== The problem ==
Restate all of the data exactly.

─── Given data

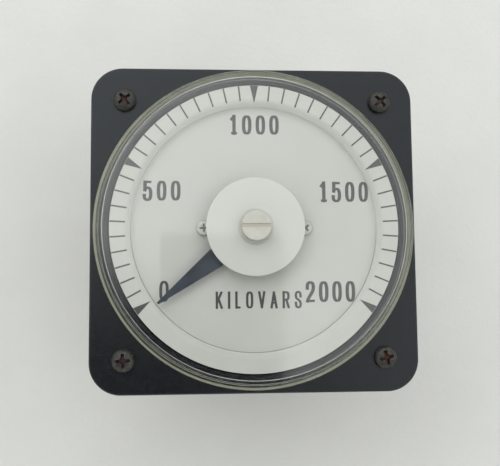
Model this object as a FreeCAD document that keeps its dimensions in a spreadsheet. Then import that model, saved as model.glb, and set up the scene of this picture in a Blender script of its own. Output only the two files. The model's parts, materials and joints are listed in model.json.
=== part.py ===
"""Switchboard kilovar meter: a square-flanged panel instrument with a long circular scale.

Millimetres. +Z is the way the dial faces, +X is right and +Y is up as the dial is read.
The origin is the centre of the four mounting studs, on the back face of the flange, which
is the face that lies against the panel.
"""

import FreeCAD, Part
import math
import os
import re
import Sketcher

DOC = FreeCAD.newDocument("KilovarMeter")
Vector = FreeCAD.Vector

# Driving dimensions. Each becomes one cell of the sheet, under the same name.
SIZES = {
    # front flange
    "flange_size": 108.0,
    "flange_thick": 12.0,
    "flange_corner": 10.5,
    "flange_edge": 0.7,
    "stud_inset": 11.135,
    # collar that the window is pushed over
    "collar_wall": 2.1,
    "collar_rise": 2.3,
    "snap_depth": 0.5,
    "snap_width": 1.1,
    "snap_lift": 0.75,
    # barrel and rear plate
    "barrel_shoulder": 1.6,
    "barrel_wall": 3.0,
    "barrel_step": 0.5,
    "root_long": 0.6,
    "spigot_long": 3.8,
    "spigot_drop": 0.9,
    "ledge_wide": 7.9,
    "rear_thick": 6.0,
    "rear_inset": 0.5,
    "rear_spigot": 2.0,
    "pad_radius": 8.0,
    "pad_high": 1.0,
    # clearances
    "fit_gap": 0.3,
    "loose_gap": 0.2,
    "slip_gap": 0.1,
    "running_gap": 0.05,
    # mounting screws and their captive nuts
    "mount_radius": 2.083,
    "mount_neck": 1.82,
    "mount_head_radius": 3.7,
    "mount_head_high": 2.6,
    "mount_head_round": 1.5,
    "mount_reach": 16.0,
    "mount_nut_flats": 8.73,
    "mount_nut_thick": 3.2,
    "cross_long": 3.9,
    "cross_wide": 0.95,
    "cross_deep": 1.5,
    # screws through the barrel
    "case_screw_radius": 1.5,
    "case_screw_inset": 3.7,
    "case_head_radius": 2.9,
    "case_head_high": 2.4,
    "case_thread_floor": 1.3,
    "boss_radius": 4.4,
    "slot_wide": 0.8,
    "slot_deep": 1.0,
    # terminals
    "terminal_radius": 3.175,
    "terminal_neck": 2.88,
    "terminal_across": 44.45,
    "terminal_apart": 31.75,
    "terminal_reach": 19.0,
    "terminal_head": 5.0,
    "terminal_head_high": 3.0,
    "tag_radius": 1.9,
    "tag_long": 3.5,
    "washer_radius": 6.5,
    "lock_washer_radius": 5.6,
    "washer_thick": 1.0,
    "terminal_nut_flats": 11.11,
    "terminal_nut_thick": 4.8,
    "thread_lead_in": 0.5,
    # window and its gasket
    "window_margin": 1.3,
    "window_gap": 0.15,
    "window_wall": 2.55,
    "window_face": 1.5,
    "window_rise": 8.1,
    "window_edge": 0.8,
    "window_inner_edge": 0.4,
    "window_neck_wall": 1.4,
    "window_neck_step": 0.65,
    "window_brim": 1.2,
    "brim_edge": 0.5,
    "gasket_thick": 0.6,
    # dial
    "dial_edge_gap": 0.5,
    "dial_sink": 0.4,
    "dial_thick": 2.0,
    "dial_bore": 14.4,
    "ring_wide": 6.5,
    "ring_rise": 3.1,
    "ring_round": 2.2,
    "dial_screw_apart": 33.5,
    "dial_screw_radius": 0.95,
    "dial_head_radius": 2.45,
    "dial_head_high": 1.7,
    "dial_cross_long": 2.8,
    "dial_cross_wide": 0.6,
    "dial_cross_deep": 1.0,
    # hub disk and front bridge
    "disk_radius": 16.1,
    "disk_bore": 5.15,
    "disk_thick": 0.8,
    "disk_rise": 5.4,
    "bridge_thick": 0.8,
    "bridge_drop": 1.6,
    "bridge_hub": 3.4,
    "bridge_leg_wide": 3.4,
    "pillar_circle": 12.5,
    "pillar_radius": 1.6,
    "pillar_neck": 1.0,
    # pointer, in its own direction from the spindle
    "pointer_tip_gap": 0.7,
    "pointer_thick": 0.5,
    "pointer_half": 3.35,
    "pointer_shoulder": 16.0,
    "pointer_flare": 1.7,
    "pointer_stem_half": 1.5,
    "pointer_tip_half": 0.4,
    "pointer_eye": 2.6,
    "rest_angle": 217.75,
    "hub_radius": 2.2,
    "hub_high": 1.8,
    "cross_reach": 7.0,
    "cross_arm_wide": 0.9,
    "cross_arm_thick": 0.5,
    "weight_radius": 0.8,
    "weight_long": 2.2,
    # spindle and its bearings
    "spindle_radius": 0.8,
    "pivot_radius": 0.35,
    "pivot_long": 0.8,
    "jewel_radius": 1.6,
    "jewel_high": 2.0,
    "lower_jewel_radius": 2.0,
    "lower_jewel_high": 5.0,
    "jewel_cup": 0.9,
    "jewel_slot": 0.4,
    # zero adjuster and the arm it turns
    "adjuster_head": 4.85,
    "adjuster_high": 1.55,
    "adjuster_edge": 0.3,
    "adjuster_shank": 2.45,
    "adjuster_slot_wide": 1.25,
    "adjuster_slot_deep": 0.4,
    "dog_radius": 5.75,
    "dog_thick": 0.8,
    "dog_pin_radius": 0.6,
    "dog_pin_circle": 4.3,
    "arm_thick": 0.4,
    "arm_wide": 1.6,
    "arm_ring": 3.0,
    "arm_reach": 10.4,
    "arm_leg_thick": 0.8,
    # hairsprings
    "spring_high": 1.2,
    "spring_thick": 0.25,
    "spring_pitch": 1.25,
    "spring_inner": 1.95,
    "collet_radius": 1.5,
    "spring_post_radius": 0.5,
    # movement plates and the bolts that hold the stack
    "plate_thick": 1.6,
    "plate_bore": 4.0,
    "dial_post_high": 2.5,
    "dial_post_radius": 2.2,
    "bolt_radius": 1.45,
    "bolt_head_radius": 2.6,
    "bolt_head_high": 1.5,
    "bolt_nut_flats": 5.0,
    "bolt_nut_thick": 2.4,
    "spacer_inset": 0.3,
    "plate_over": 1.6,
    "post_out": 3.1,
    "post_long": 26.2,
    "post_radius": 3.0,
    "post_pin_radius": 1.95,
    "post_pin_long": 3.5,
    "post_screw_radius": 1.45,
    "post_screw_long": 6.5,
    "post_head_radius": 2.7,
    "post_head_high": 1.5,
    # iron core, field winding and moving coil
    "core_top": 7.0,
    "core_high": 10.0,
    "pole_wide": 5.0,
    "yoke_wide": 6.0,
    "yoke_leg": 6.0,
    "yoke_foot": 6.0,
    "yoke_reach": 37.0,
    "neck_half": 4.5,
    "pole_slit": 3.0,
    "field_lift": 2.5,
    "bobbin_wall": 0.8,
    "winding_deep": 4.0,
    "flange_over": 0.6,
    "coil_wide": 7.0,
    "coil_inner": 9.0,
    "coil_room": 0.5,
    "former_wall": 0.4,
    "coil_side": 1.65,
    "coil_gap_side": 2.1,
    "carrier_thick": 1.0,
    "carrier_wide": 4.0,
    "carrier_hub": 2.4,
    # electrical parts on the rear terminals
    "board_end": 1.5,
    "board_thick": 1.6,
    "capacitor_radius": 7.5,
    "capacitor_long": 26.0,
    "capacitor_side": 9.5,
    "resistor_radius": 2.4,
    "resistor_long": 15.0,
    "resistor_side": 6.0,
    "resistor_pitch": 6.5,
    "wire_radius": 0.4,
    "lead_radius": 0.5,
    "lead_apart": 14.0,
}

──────

== Solution ==
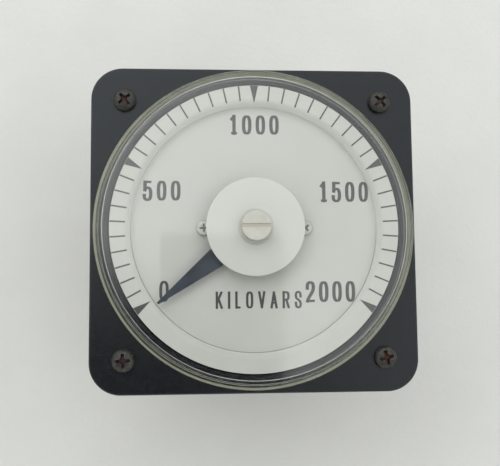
Model this object as a FreeCAD document that keeps its dimensions in a spreadsheet. Then import that model, saved as model.glb, and set up the scene of this picture in a Blender script of its own. Output only the two files. The model's parts, materials and joints are listed in model.json.
=== part.py ===
"""Switchboard kilovar meter: a square-flanged panel instrument with a long circular scale.

Millimetres. +Z is the way the dial faces, +X is right and +Y is up as the dial is read.
The origin is the centre of the four mounting studs, on the back face of the flange, which
is the face that lies against the panel.
"""

import FreeCAD, Part
import math
import os
import re
import Sketcher

DOC = FreeCAD.newDocument("KilovarMeter")
Vector = FreeCAD.Vector

# Driving dimensions. Each becomes one cell of the sheet, under the same name.
SIZES = {
    # front flange
    "flange_size": 108.0,
    "flange_thick": 12.0,
    "flange_corner": 10.5,
    "flange_edge": 0.7,
    "stud_inset": 11.135,
    # collar that the window is pushed over
    "collar_wall": 2.1,
    "collar_rise": 2.3,
    "snap_depth": 0.5,
    "snap_width": 1.1,
    "snap_lift": 0.75,
    # barrel and rear plate
    "barrel_shoulder": 1.6,
    "barrel_wall": 3.0,
    "barrel_step": 0.5,
    "root_long": 0.6,
    "spigot_long": 3.8,
    "spigot_drop": 0.9,
    "ledge_wide": 7.9,
    "rear_thick": 6.0,
    "rear_inset": 0.5,
    "rear_spigot": 2.0,
    "pad_radius": 8.0,
    "pad_high": 1.0,
    # clearances
    "fit_gap": 0.3,
    "loose_gap": 0.2,
    "slip_gap": 0.1,
    "running_gap": 0.05,
    # mounting screws and their captive nuts
    "mount_radius": 2.083,
    "mount_neck": 1.82,
    "mount_head_radius": 3.7,
    "mount_head_high": 2.6,
    "mount_head_round": 1.5,
    "mount_reach": 16.0,
    "mount_nut_flats": 8.73,
    "mount_nut_thick": 3.2,
    "cross_long": 3.9,
    "cross_wide": 0.95,
    "cross_deep": 1.5,
    # screws through the barrel
    "case_screw_radius": 1.5,
    "case_screw_inset": 3.7,
    "case_head_radius": 2.9,
    "case_head_high": 2.4,
    "case_thread_floor": 1.3,
    "boss_radius": 4.4,
    "slot_wide": 0.8,
    "slot_deep": 1.0,
    # terminals
    "terminal_radius": 3.175,
    "terminal_neck": 2.88,
    "terminal_across": 44.45,
    "terminal_apart": 31.75,
    "terminal_reach": 19.0,
    "terminal_head": 5.0,
    "terminal_head_high": 3.0,
    "tag_radius": 1.9,
    "tag_long": 3.5,
    "washer_radius": 6.5,
    "lock_washer_radius": 5.6,
    "washer_thick": 1.0,
    "terminal_nut_flats": 11.11,
    "terminal_nut_thick": 4.8,
    "thread_lead_in": 0.5,
    # window and its gasket
    "window_margin": 1.3,
    "window_gap": 0.15,
    "window_wall": 2.55,
    "window_face": 1.5,
    "window_rise": 8.1,
    "window_edge": 0.8,
    "window_inner_edge": 0.4,
    "window_neck_wall": 1.4,
    "window_neck_step": 0.65,
    "window_brim": 1.2,
    "brim_edge": 0.5,
    "gasket_thick": 0.6,
    # dial
    "dial_edge_gap": 0.5,
    "dial_sink": 0.4,
    "dial_thick": 2.0,
    "dial_bore": 14.4,
    "ring_wide": 6.5,
    "ring_rise": 3.1,
    "ring_round": 2.2,
    "dial_screw_apart": 33.5,
    "dial_screw_radius": 0.95,
    "dial_head_radius": 2.45,
    "dial_head_high": 1.7,
    "dial_cross_long": 2.8,
    "dial_cross_wide": 0.6,
    "dial_cross_deep": 1.0,
    # hub disk and front bridge
    "disk_radius": 16.1,
    "disk_bore": 5.15,
    "disk_thick": 0.8,
    "disk_rise": 5.4,
    "bridge_thick": 0.8,
    "bridge_drop": 1.6,
    "bridge_hub": 3.4,
    "bridge_leg_wide": 3.4,
    "pillar_circle": 12.5,
    "pillar_radius": 1.6,
    "pillar_neck": 1.0,
    # pointer, in its own direction from the spindle
    "pointer_tip_gap": 0.7,
    "pointer_thick": 0.5,
    "pointer_half": 3.35,
    "pointer_shoulder": 16.0,
    "pointer_flare": 1.7,
    "pointer_stem_half": 1.5,
    "pointer_tip_half": 0.4,
    "pointer_eye": 2.6,
    "rest_angle": 217.75,
    "hub_radius": 2.2,
    "hub_high": 1.8,
    "cross_reach": 7.0,
    "cross_arm_wide": 0.9,
    "cross_arm_thick": 0.5,
    "weight_radius": 0.8,
    "weight_long": 2.2,
    # spindle and its bearings
    "spindle_radius": 0.8,
    "pivot_radius": 0.35,
    "pivot_long": 0.8,
    "jewel_radius": 1.6,
    "jewel_high": 2.0,
    "lower_jewel_radius": 2.0,
    "lower_jewel_high": 5.0,
    "jewel_cup": 0.9,
    "jewel_slot": 0.4,
    # zero adjuster and the arm it turns
    "adjuster_head": 4.85,
    "adjuster_high": 1.55,
    "adjuster_edge": 0.3,
    "adjuster_shank": 2.45,
    "adjuster_slot_wide": 1.25,
    "adjuster_slot_deep": 0.4,
    "dog_radius": 5.75,
    "dog_thick": 0.8,
    "dog_pin_radius": 0.6,
    "dog_pin_circle": 4.3,
    "arm_thick": 0.4,
    "arm_wide": 1.6,
    "arm_ring": 3.0,
    "arm_reach": 10.4,
    "arm_leg_thick": 0.8,
    # hairsprings
    "spring_high": 1.2,
    "spring_thick": 0.25,
    "spring_pitch": 1.25,
    "spring_inner": 1.95,
    "collet_radius": 1.5,
    "spring_post_radius": 0.5,
    # movement plates and the bolts that hold the stack
    "plate_thick": 1.6,
    "plate_bore": 4.0,
    "dial_post_high": 2.5,
    "dial_post_radius": 2.2,
    "bolt_radius": 1.45,
    "bolt_head_radius": 2.6,
    "bolt_head_high": 1.5,
    "bolt_nut_flats": 5.0,
    "bolt_nut_thick": 2.4,
    "spacer_inset": 0.3,
    "plate_over": 1.6,
    "post_out": 3.1,
    "post_long": 26.2,
    "post_radius": 3.0,
    "post_pin_radius": 1.95,
    "post_pin_long": 3.5,
    "post_screw_radius": 1.45,
    "post_screw_long": 6.5,
    "post_head_radius": 2.7,
    "post_head_high": 1.5,
    # iron core, field winding and moving coil
    "core_top": 7.0,
    "core_high": 10.0,
    "pole_wide": 5.0,
    "yoke_wide": 6.0,
    "yoke_leg": 6.0,
    "yoke_foot": 6.0,
    "yoke_reach": 37.0,
    "neck_half": 4.5,
    "pole_slit": 3.0,
    "field_lift": 2.5,
    "bobbin_wall": 0.8,
    "winding_deep": 4.0,
    "flange_over": 0.6,
    "coil_wide": 7.0,
    "coil_inner": 9.0,
    "coil_room": 0.5,
    "former_wall": 0.4,
    "coil_side": 1.65,
    "coil_gap_side": 2.1,
    "carrier_thick": 1.0,
    "carrier_wide": 4.0,
    "carrier_hub": 2.4,
    # electrical parts on the rear terminals
    "board_end": 1.5,
    "board_thick": 1.6,
    "capacitor_radius": 7.5,
    "capacitor_long": 26.0,
    "capacitor_side": 9.5,
    "resistor_radius": 2.4,
    "resistor_long": 15.0,
    "resistor_side": 6.0,
    "resistor_pitch": 6.5,
    "wire_radius": 0.4,
    "lead_radius": 0.5,
    "lead_apart": 14.0,
}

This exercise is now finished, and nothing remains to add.